De notre côté nous fûmes affligés par le règne sans partage du vicomte Philippe Le Jolis de Villiers de Saintignon, avatar du Puy-du-Fou.
« L’ancienne dessinatrice de presse n’a pu résister, non plus, à doter son récit d’une dimension documentaire sous la forme d’une plongée dans les années 1980. Y sont décrits l’avènement de la société des loisirs, les mutations industrielles de l’agriculture, la périurbanisation du monde rural… Ségolène Royal, René Monory et Philippe de Villiers y font également des apparitions furtives – plutôt désopilantes. « On ne se refait pas, je suis caricaturiste », s’excuse Catherine Meurisse.

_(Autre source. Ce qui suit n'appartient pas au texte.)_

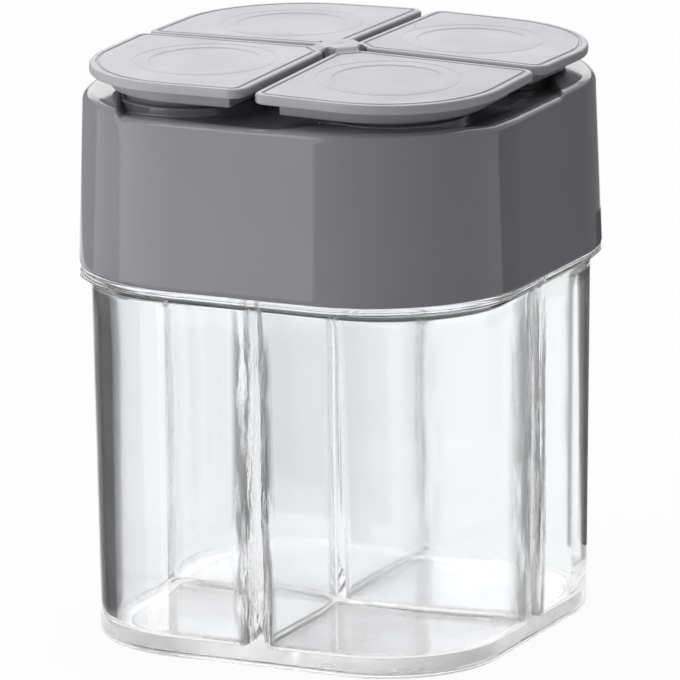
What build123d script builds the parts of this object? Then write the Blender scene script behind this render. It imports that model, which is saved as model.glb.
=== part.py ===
from build123d import *
from math import cos, radians, sin, sqrt, tan
import os

# A table-top box for four spices: a clear square jar with a cross divider, a grey cap that pushes
# over the jar's neck, and four flaps that hinge on one hub in the middle of the cap.
# Millimetres, +Z up, origin at the middle of the jar's base, front face towards -Y.

# Cap: a rounded square that narrows towards the top
cap_width = 84.0
cap_corner = 28.6
cap_height = 31.0
cap_taper = 0.93
cap_corner_taper = 0.7
cap_wall = 1.5
cap_top_round = 1.2

# Jar below the cap, which overhangs it on every side
jar_height = 67.6
cap_overhang = 3.3
jar_taper = 0.7
jar_corner = 21.4
jar_base_round = 1.3
jar_wall = 1.7
floor_thickness = 3.4
foot_inset = 5.0
foot_recess = 0.6

# Flange that the cap stands on, and the neck that the cap slides over
flange_thickness = 1.4
flange_inset = 0.2
neck_height = 11.0
neck_wall = 1.5
mouth_chamfer = 0.4

# Compartments and the cross between them
divider = 1.9
cell_round = 2.0
cell_draft = 0.3

# Snap beads on the neck's flats, and the ledges inside the cap that pass over them
bead_length = 26.0
bead_reach = 1.3
bead_rise = 5.5
ledge_rise = 3.0
ledge_drop = 0.9
snap_clearance = 0.3

# Deck of the cap, with its dish and the finger scoop on each side
deck_thickness = 1.7
dish_depth = 2.0
dish_border = 9.0
dish_corner = 17.0
dish_slope = 20.0
scoop_start = -24.2
scoop_end = 7.9
scoop_length = 16.0
scoop_start_flare = 6.4
scoop_end_flare = 9.0
scoop_lip = 0.5
inner_wall = 1.3
rib_gap = 0.3

# Wells and sprinkle holes under the flaps
well_radius = 11.9
well_margin = 1.3
well_wall = 1.3
well_height = 1.8
hole_radius = 1.8
hole_ring_radius = 5.0
hole_count = 3

# Flaps, each one quarter of the top, whose skirts end just above the cap
flap_seat = 0.42
flap_inset = 3.2
flap_corner = 22.5
flap_tip = 1.5
flap_gap = 2.0
flap_thickness = 1.7
flap_edge = 0.4
groove_inset = 1.2
groove_width = 0.5
groove_depth = 0.25
skirt_inset = 3.8
skirt_wall = 1.2
skirt_height = 2.5
plug_clearance = 0.4
plug_wall = 1.2
plug_height = 4.5

# Turn of each flap's diagonal about Z, and how far it slopes down towards its outer corner
flap_turn = {"front_right": -45, "back_right": 45, "back_left": 135, "front_left": 225}
flap_droop = {"front_right": 1.55, "back_right": 1.55, "back_left": 1.55, "front_left": 0.7}

# Hub that the flaps hinge on, and the socket that holds its post
hub_half = 5.3
hub_thickness = 2.2
hub_rise = 0.55
hub_round = 0.5
hinge_gap = 0.3
post_radius = 3.2
socket_clearance = 0.1
socket_wall = 1.6
socket_height = 2.0

cap_half = cap_width / 2
cap_top = jar_height + cap_height
jar_top_half = cap_half - cap_overhang
jar_base_half = jar_top_half - jar_taper
dish_half = cap_half - dish_border
dish_floor = cap_top - dish_depth
deck_underside = dish_floor - deck_thickness
neck_top = jar_height + neck_height
cell_half = jar_base_half - jar_wall
cell_corner = jar_corner - jar_wall
cell_growth = (neck_top - floor_thickness) * tan(radians(cell_draft))
mouth_half = cell_half + cell_growth
neck_half = mouth_half + neck_wall
neck_corner = cell_corner + neck_wall
hinge_reach = hub_half / sqrt(2)
hinge_cut = (hinge_reach + hinge_gap) * sqrt(2)
well_centre = dish_half - well_margin - well_radius
plug_radius = well_radius - plug_clearance
flap_half = cap_half - flap_inset
steepest = radians(max(flap_droop.values()))
skirt_reach = (flap_half - skirt_inset) * sqrt(2) - (flap_corner - skirt_inset) * (sqrt(2) - 1)
skirt_drop = skirt_reach * sin(steepest) + (flap_thickness + skirt_height) * cos(steepest)
flap_height = cap_top + flap_seat + skirt_drop


def cap_section(height, inset):
    """Half width and corner radius of the cap's outline at a height, moved in by inset."""
    share = (height - jar_height) / cap_height
    return cap_half - cap_taper * share - inset, cap_corner - cap_corner_taper * share - inset


def rounded_square(half, corner):
    """Rounded square centred on the workplane."""
    return RectangleRounded(2 * half, 2 * half, corner)


def rounded_edge(radius):
    """Two distances, from one face and from the other, at the start, middle and end of a round."""
    middle = radius - radius / sqrt(2)
    return (radius, 0), (middle, middle), (0, radius)


def cell_plan(growth):
    """Plan of the compartment in the quarter with +X and +Y, its sides moved out by growth."""
    start = divider / 2 - growth
    with BuildSketch() as plan:
        rounded_square(cell_half + growth, cell_corner)
        with Locations((start, start)):
            Rectangle(cell_half, cell_half, align=(Align.MIN, Align.MIN), mode=Mode.INTERSECT)
        fillet(plan.vertices().filter_by(lambda v: min(v.X, v.Y) < divider), cell_round)
    return plan.sketch


# Space of one compartment, from the floor to the mouth
with BuildPart() as cavity:
    with BuildSketch(Plane.XY.offset(floor_thickness)):
        add(cell_plan(0))
    with BuildSketch(Plane.XY.offset(neck_top)):
        add(cell_plan(cell_growth))
    loft(ruled=True)

# Flange round the jar's shoulder
with BuildPart() as flange:
    with BuildSketch(Plane.XY.offset(jar_height - flange_thickness)):
        rounded_square(cap_half - flange_inset, cap_corner - flange_inset)
    extrude(amount=flange_thickness)

# Snap bead on the neck's back flat
with BuildPart() as bead:
    with BuildSketch(Plane.YZ):
        with BuildLine():
            Polyline(
                (neck_half, jar_height + bead_rise - bead_reach),
                (neck_half + bead_reach, jar_height + bead_rise),
                (neck_half, jar_height + bead_rise + bead_reach),
                close=True,
            )
        make_face()
    extrude(amount=bead_length / 2, both=True)

# Ledge inside the cap's back wall, below the bead
with BuildPart() as ledge:
    ledge_root = cap_section(jar_height + ledge_rise, cap_wall / 2)[0]
    ledge_tip = neck_half + bead_reach + snap_clearance
    with BuildSketch(Plane.YZ):
        with BuildLine():
            Polyline(
                (ledge_root, jar_height + ledge_rise - ledge_drop),
                (ledge_tip, jar_height + ledge_rise),
                (ledge_root, jar_height + ledge_rise + ledge_drop),
                close=True,
            )
        make_face()
    extrude(amount=bead_length / 2, both=True)

# Finger scoop cut into the front edge of the cap's top
with BuildPart() as scoop:
    rim = -cap_section(cap_top, 0)[0]
    with BuildSketch(Plane.XY.offset(dish_floor)):
        with BuildLine():
            Polyline(
                (scoop_start, -cap_half),
                (scoop_start, rim),
                (scoop_start - scoop_start_flare, rim + scoop_length),
                (scoop_end + scoop_end_flare, rim + scoop_length),
                (scoop_end, rim),
                (scoop_end, -cap_half),
                close=True,
            )
        make_face()
    extrude(amount=2 * dish_depth)
    with BuildSketch(Plane.YZ):
        with BuildLine():
            Polyline(
                (-cap_half, cap_top + dish_depth),
                (-cap_half, cap_top - scoop_lip),
                (rim, cap_top - scoop_lip),
                (-dish_half, dish_floor),
                (rim + scoop_length, dish_floor),
                (rim + scoop_length, cap_top + dish_depth),
                close=True,
            )
        make_face()
    extrude(amount=cap_half, both=True, mode=Mode.INTERSECT)

# Jar: outer wall, floor, cross divider, flange and neck in one moulding
with BuildPart() as jar_body:
    for inset, rise in rounded_edge(jar_base_round):
        with BuildSketch(Plane.XY.offset(rise)):
            rounded_square(jar_base_half - inset, jar_corner - inset)
    with BuildSketch(Plane.XY.offset(jar_height)):
        rounded_square(jar_top_half, jar_corner)
    loft(ruled=True)
    with BuildSketch():
        rounded_square(jar_base_half - foot_inset, jar_corner - foot_inset)
    extrude(amount=foot_recess, mode=Mode.SUBTRACT)
    add(flange.part)
    with BuildSketch(Plane.XY.offset(jar_height)):
        rounded_square(neck_half, neck_corner)
    extrude(amount=neck_height)
    chamfer(faces().sort_by(Axis.Z)[-1].edges(), mouth_chamfer)
    with PolarLocations(0, 4):
        add(bead.part)
    with PolarLocations(0, 4):
        add(cavity.part, mode=Mode.SUBTRACT)

# Cap: outer shell, deck, inner wall over the neck and ribs over the cross
with BuildPart() as cap_shell:
    with BuildSketch(Plane.XY.offset(jar_height)):
        rounded_square(*cap_section(jar_height, 0))
    for drop, inset in rounded_edge(cap_top_round):
        with BuildSketch(Plane.XY.offset(cap_top - drop)):
            rounded_square(*cap_section(cap_top - drop, inset))
    loft(ruled=True)
    with BuildSketch(Plane.XY.offset(jar_height)):
        rounded_square(*cap_section(jar_height, cap_wall))
    with BuildSketch(Plane.XY.offset(deck_underside)):
        rounded_square(*cap_section(deck_underside, cap_wall))
    loft(ruled=True, mode=Mode.SUBTRACT)
    with BuildSketch(Plane.XY.offset(deck_underside)):
        rounded_square(mouth_half + inner_wall, cell_corner + inner_wall)
        with PolarLocations(0, 4):
            add(cell_plan(cell_growth), mode=Mode.SUBTRACT)
    extrude(amount=neck_top + rib_gap - deck_underside)
    with PolarLocations(0, 4):
        add(ledge.part)
    with BuildSketch(Plane.XY.offset(cap_top)):
        rounded_square(dish_half, dish_corner)
    extrude(amount=-dish_depth, taper=dish_slope, mode=Mode.SUBTRACT)
    with PolarLocations(0, 4):
        add(scoop.part, mode=Mode.SUBTRACT)
    with BuildSketch(Plane.XY.offset(dish_floor)):
        with PolarLocations(well_centre * sqrt(2), 4, start_angle=45):
            Circle(well_radius + well_wall)
            Circle(well_radius, mode=Mode.SUBTRACT)
    extrude(amount=well_height)
    with BuildSketch(Plane.XY.offset(dish_floor)):
        Circle(post_radius + socket_clearance + socket_wall)
        Circle(post_radius + socket_clearance, mode=Mode.SUBTRACT)
    extrude(amount=socket_height)
    with BuildSketch(Plane.XY.offset(dish_floor)):
        with PolarLocations(well_centre * sqrt(2), 4, start_angle=45):
            with PolarLocations(hole_ring_radius, hole_count):
                Circle(hole_radius)
    extrude(amount=-deck_thickness, mode=Mode.SUBTRACT)

# Plan of one flap in the quarter with +X and +Y, with its inner corner cut for the hinge
with BuildSketch() as flap_plan:
    with BuildLine():
        Polyline(
            (flap_gap / 2, hinge_cut - flap_gap / 2),
            (flap_gap / 2, flap_half),
            (flap_half, flap_half),
            (flap_half, flap_gap / 2),
            (hinge_cut - flap_gap / 2, flap_gap / 2),
            close=True,
        )
    make_face()
    fillet(flap_plan.vertices().group_by(SortBy.DISTANCE)[-2], flap_tip)
    fillet(flap_plan.vertices().sort_by(SortBy.DISTANCE)[-1], flap_corner)

# Fine groove inside the flap's border, and the skirt and round plug under it
with BuildSketch() as groove_plan:
    offset(flap_plan.sketch, amount=-groove_inset, mode=Mode.ADD)
    offset(flap_plan.sketch, amount=-groove_inset - groove_width, mode=Mode.SUBTRACT)

with BuildSketch() as skirt_plan:
    offset(flap_plan.sketch, amount=-skirt_inset, mode=Mode.ADD)
    offset(flap_plan.sketch, amount=-skirt_inset - skirt_wall, mode=Mode.SUBTRACT)

with BuildSketch() as plug_plan:
    with Locations((well_centre, well_centre)):
        Circle(plug_radius)
        Circle(plug_radius - plug_wall, mode=Mode.SUBTRACT)

flaps = {}
for place, turn in flap_turn.items():
    flap_plane = Plane.XY.offset(flap_height).rotated((0, 0, -45))
    flap_plane = flap_plane.rotated((0, flap_droop[place], 0)).rotated((0, 0, turn))
    with BuildPart() as flap:
        with BuildSketch(flap_plane):
            add(flap_plan.sketch)
        extrude(amount=-flap_thickness)
        chamfer(faces().sort_by(Axis.Z)[-1].edges(), flap_edge)
        with BuildSketch(flap_plane):
            add(groove_plan.sketch)
        extrude(amount=-groove_depth, mode=Mode.SUBTRACT)
        with BuildSketch(flap_plane.offset(-flap_thickness)):
            add(skirt_plan.sketch)
        extrude(amount=-skirt_height)
        with BuildSketch(flap_plane.offset(-flap_thickness)):
            add(plug_plan.sketch)
        extrude(amount=-plug_height)
    flaps["flap_" + place] = flap.part

# Hub: a square turned by 45 degrees whose sides are the flaps' hinge lines, on a round post
with BuildPart() as flap_hub:
    with BuildSketch(Plane.XY.offset(flap_height + hub_rise)):
        Rectangle(2 * hinge_reach, 2 * hinge_reach, rotation=45)
    extrude(amount=-hub_thickness)
    fillet(faces().sort_by(Axis.Z)[-1].edges(), hub_round)
    with BuildSketch(Plane.XY.offset(dish_floor)):
        Circle(post_radius)
    extrude(amount=flap_height + hub_rise - hub_thickness - dish_floor)

jar_body.part.label = "jar_body"
cap_shell.part.label = "cap_shell"
flap_hub.part.label = "flap_hub"

os.makedirs("parts", exist_ok=True)
export_step(jar_body.part, "parts/jar_body.step")
export_step(cap_shell.part, "parts/cap_shell.step")
export_step(flap_hub.part, "parts/flap_hub.step")
for name, piece in flaps.items():
    piece.label = name
    export_step(piece, "parts/" + name + ".step")
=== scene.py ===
import math

import bmesh
import bpy
import numpy as np
from mathutils import Matrix, Vector
from mathutils.geometry import tessellate_polygon


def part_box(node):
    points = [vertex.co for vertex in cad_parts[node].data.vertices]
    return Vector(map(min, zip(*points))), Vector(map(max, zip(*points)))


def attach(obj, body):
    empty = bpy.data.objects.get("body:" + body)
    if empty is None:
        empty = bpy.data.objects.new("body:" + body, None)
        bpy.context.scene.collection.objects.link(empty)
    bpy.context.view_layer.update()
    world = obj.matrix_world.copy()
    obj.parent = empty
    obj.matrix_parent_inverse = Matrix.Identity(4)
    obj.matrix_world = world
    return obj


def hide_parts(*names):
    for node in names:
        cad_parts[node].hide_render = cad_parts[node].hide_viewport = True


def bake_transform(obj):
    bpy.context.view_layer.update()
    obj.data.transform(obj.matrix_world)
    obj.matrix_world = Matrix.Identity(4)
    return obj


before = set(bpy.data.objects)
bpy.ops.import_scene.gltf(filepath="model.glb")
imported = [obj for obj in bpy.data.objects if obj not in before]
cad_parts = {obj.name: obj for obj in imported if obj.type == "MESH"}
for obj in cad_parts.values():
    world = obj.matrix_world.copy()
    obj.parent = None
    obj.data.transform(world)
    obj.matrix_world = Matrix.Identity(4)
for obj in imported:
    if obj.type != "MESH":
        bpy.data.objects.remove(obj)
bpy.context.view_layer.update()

# Heights and the cap's half width that the frame gives, in millimetres; every shape below is worked
# out in millimetres
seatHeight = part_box("cap_shell")[0][2] * 1000
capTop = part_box("cap_shell")[1][2] * 1000
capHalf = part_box("cap_shell")[1][0] * 1000
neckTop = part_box("jar_body")[1][2] * 1000
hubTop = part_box("flap_hub")[1][2] * 1000
print("frame loaded: cap seat %.1f, cap top %.1f, hub top %.1f mm" % (seatHeight, capTop, hubTop))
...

Nul ne lui en voudra. »
Pour les petites louves et les petits loups ignorants, René Monory, le garagiste de Loudun, inventeur du Futuroscope, fut Ministre des Finances dans le gouvernement de Raymond Barre, un autodidacte comme Pierre Bérégovoy.
Enfin, pendant longtemps les Deux-Sèvres pour moi c’était le marché aux bestiaux de Parthenay où je suis allé avec mon père vendre des bêtes. On partait tôt, les maquignons avec leurs blouses noires, le verbe haut, le casse-croûte dans les bistrots. À l’époque l’un des plus grands marché de bestiaux de France avec Sancoins. Et puis y’avait aussi ma cousine Maryse, la fille de l’une des sœurs de maman, la tante Jeanne et son mari Tatave et ses 4CV gonflées, mais là motus et bouche cousue.
Pour finir :
Et in arcadia ego
« Oui ça se faisait dans ma région, les agriculteurs épandaient sur leurs champs de maïs ce qu’ils appelaient du sang de nettoyage, des résidus d’abattoir. Ça sent très mauvais. Mes parents ont grandi et vécu à la campagne, mon père était ingénieur dans l’industrie du bois et ma mère, femme au foyer. Ils connaissaient très bien la terre, les plantes, les arbres et savaient parfaitement comment les faire pousser et s’en occuper. Ce n’était pas de militants écolo, mais voir la campagne se modifier à toute allure, les haies abattues pour que les tracteurs puissent passer plus facilement, les champs qui empestent les produits chimiques, les lotissements qui poussent en dépit du bon sens, la disparition des insectes, le remembrement, le productivisme, tout ce cortège d’aberrations leur brisaient le cœur. Ma sœur et moi avons été sensibilisées très tôt à tous ces problèmes et rétrospectivement que je me sois retrouvée caricaturiste à Charlie Hebdo ne doit rien au hasard. Mes convictions rurales, ma hargne envers les ronds-points et les pesticides amusaient beaucoup Charb et Wolinski. Evidemment les pluies n’étaient pas aussi rouges, j’ai demandé à la coloriste Isabelle Merlet d’accentuer le côté fin du monde, ce qu’elle a parfaitement réussi ! Mais c’était très inquiétant quand même et l’odeur était pestilentielle ! »
Télérama ICI
Lorsque j’officiais en Normandie comme président des cidres et Calvados d’appellation, Jean Pinchon, hobereau d’Épaignes dans l’Eure (dont le maire était le Morin qui préside la région réunifiée, une lumière), éleveur de belles charolaises, aimait lors des agapes dominicales choquer les bourgeoises parisiennes, évoquer le fait que la merde des vaches modernes, gavées d’ensilage maïs, puait alors que celle d’autrefois fleurait bon l’herbe fraiche et le foin.